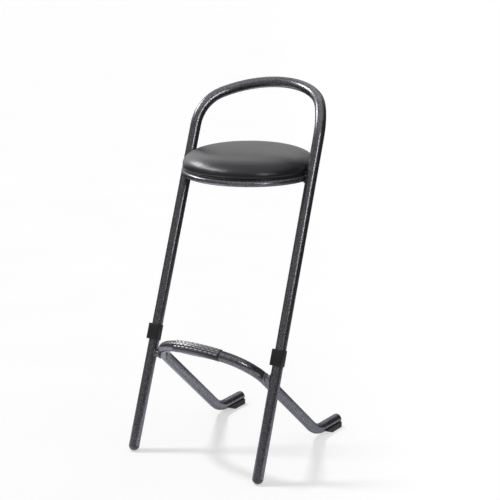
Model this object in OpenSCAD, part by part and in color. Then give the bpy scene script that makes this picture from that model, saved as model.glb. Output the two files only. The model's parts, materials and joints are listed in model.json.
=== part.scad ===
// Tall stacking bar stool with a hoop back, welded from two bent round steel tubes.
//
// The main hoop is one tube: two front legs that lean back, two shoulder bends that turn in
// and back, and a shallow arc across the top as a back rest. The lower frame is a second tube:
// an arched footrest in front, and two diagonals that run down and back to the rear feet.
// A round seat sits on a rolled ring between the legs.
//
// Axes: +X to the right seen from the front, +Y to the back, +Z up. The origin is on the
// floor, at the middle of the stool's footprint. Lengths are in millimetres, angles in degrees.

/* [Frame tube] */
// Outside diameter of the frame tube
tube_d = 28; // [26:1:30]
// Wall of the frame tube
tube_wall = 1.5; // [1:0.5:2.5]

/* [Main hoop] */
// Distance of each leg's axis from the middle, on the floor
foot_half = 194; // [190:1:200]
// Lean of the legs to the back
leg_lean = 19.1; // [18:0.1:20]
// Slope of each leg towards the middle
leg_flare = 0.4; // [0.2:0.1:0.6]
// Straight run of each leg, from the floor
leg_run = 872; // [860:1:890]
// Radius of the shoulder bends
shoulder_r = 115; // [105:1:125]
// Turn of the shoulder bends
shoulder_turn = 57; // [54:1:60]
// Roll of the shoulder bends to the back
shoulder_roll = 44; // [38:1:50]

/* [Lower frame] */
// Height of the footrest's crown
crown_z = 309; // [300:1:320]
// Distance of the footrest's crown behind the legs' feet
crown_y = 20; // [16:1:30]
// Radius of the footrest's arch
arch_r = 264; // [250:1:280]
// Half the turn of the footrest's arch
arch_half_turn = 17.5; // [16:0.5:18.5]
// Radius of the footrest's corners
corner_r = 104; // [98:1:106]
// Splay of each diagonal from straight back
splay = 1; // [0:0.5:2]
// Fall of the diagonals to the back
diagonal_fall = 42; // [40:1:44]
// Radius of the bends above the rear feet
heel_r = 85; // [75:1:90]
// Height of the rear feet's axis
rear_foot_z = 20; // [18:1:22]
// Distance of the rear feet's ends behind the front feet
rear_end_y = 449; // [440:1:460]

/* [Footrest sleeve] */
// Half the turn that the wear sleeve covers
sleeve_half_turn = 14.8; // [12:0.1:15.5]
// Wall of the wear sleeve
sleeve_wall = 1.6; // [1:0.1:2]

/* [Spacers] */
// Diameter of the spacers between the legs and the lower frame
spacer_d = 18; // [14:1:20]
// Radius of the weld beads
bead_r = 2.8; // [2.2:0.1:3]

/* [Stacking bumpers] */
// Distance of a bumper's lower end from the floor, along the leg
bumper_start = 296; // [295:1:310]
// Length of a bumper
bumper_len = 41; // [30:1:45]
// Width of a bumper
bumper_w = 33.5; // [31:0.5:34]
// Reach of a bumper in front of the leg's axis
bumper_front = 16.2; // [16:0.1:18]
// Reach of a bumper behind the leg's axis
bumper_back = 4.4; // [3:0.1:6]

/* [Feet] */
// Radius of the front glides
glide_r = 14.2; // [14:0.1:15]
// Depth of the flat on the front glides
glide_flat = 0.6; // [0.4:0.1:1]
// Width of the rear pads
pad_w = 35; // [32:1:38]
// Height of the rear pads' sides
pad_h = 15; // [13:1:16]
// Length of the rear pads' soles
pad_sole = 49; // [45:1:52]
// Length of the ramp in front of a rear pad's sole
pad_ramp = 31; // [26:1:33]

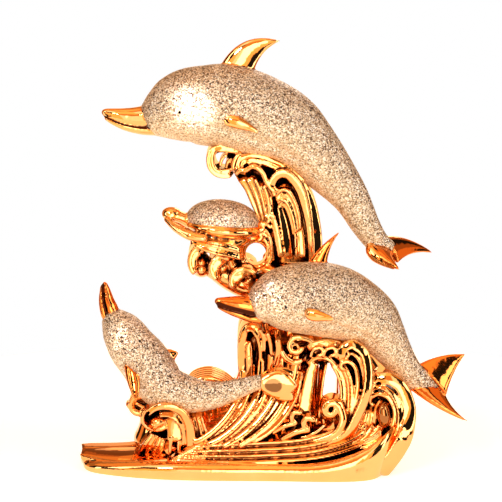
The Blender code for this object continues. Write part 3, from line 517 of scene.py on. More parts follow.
....
Goal of the exercise » Beginning at the first line above, repeat exactly until the line containing "tube_wall = 1.5; // [1:0.5:2.5]", which is included.

Task result »
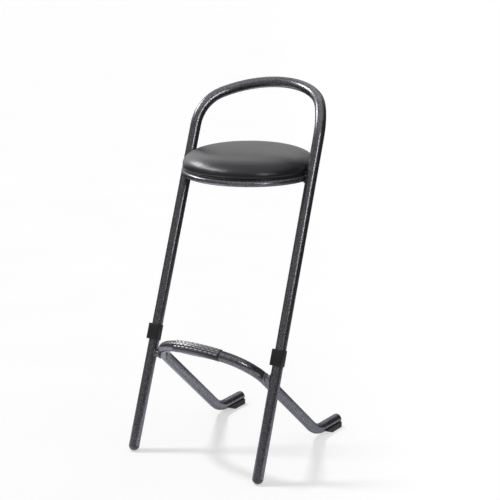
Model this object in OpenSCAD, part by part and in color. Then give the bpy scene script that makes this picture from that model, saved as model.glb. Output the two files only. The model's parts, materials and joints are listed in model.json.
=== part.scad ===
// Tall stacking bar stool with a hoop back, welded from two bent round steel tubes.
//
// The main hoop is one tube: two front legs that lean back, two shoulder bends that turn in
// and back, and a shallow arc across the top as a back rest. The lower frame is a second tube:
// an arched footrest in front, and two diagonals that run down and back to the rear feet.
// A round seat sits on a rolled ring between the legs.
//
// Axes: +X to the right seen from the front, +Y to the back, +Z up. The origin is on the
// floor, at the middle of the stool's footprint. Lengths are in millimetres, angles in degrees.

/* [Frame tube] */
// Outside diameter of the frame tube
tube_d = 28; // [26:1:30]
// Wall of the frame tube
tube_wall = 1.5; // [1:0.5:2.5]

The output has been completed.